John: Mena, selling for 50M is rare air, selling for 100M is even rarer air, and selling for YouTube money is even more rare. Do you feel a pressure or distraction?
Mena: I guess a little distraction, but we’ve been around for 6-7 years, and it’s a different acquisition market all the time. We don’t think about being the next YouTube, we think about achieving our company goals. We have 140 people, it’s not something easy to sell. We care about all those people so it’s complicated. It doesn’t interfere to our day to day work.
John: There was a period of distraction last fall right Jay?

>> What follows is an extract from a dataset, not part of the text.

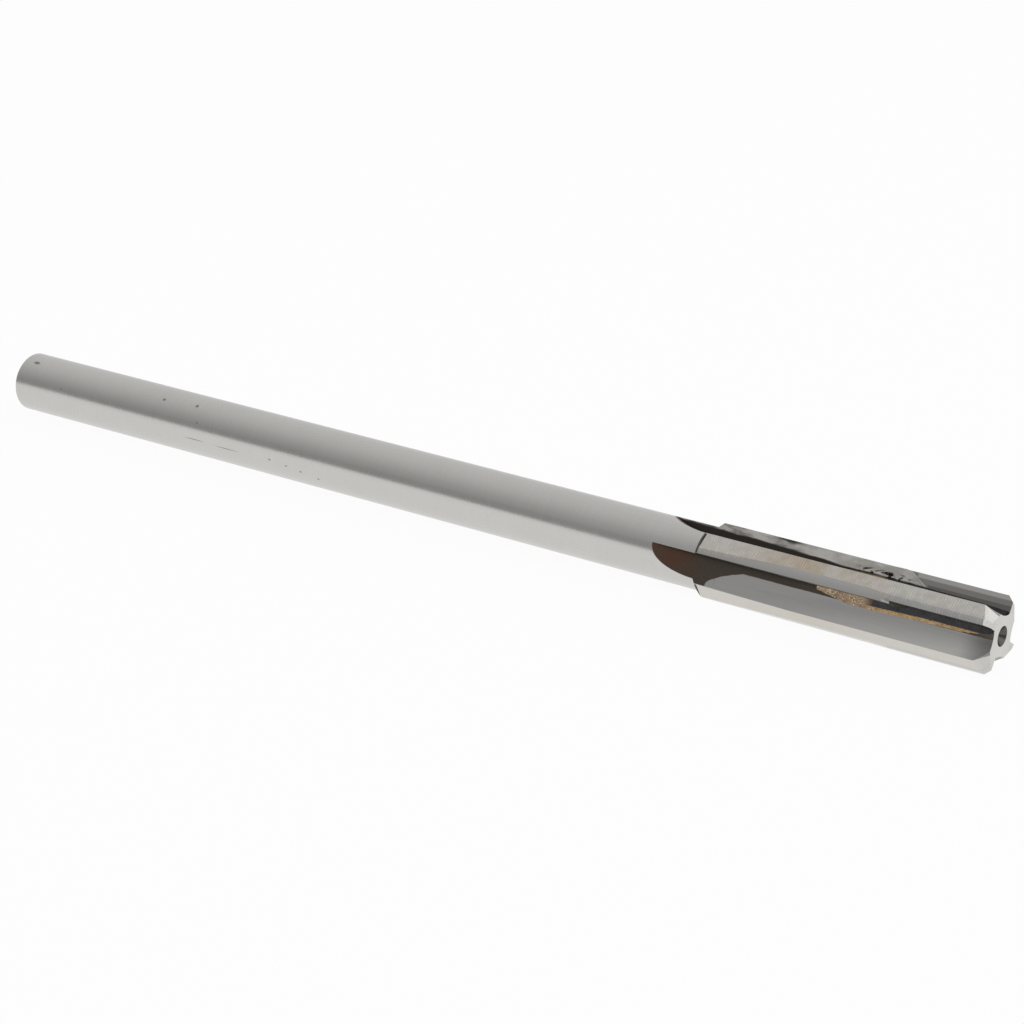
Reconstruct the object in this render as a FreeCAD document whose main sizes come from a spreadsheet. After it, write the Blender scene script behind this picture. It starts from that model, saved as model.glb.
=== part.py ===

Jay: Sure, with Digg last fall the buzz really hit. The Businessweek cover created a lot of calls, big media companies wanted to sniff around. They say they want to overpay, but you don’t know. We came up with a policy that we were going to execute, but the crazy numbers started to pop up and you start to think that you can give them a day or two to discuss it with us. That ends up taking a lot of time. It becomes a real distraction, and you have to bring everyone back to reality about this is who you are, and unless you really think that the acquiring company is going to execute it better than you are, we have to keep executing.
John: Do you guys have a perfect company in mind to acquire you?
Joe: With Google it was the right one because it’s a nerd paradise and I’m a nerd who had 28 other nerds working with him. Entrepreneurs are optimists, and so there are a lot of optimists in Silicon Valley. But Google was just really the right one at the right time for us. I think when I was operating I didn’t think about who the perfect partner would be. I knew what return we needed to hit for our investors and partners so there are companies that can hit that range.
Mena: I can tell you I have a list of who I wouldn’t want to be acquired by. Not so much on who I’d like.
Jay: You have to forget about the YouTube thing, and just focus on reality and what you can do.
Mena: There is a lot of pressure from family. We get newspaper clippings from our family asking when the big deal is going to happen to us?
Jay: It also really matters who you’re working with and owned by. If Digg was owned by the wrong company, it would really put into question the fairness in our algorithm.
Mena: Yes, we have the ability to partner with anyone as an independent company which makes our product better.
John: Is the Web 2.0 golden era over? Do you have to build bigger companies now to succeed?
Mena: We have a bunch of people because we have four product units which really spreads you out. I don’t know if the golden era is over, but we can’t really go back.
John: How many open jobs do you have at Digg?
Jay: Probably about 10, which will get us to 35. I’ve often been wrong about what it takes to get stuff done. I can see so many different things we can do, focusing on other categories, going international with news, etc.
John: When you joined Google did the number of employees on your project change?
Joe: It didn’t change, our non-engineers went to sales and marketing, and our core engineering group stayed together.
John: What are you going to do there?
Joe: Avoids question….tGoogle has a lot going in the in the Web office space and that Jotspot fits into those goals.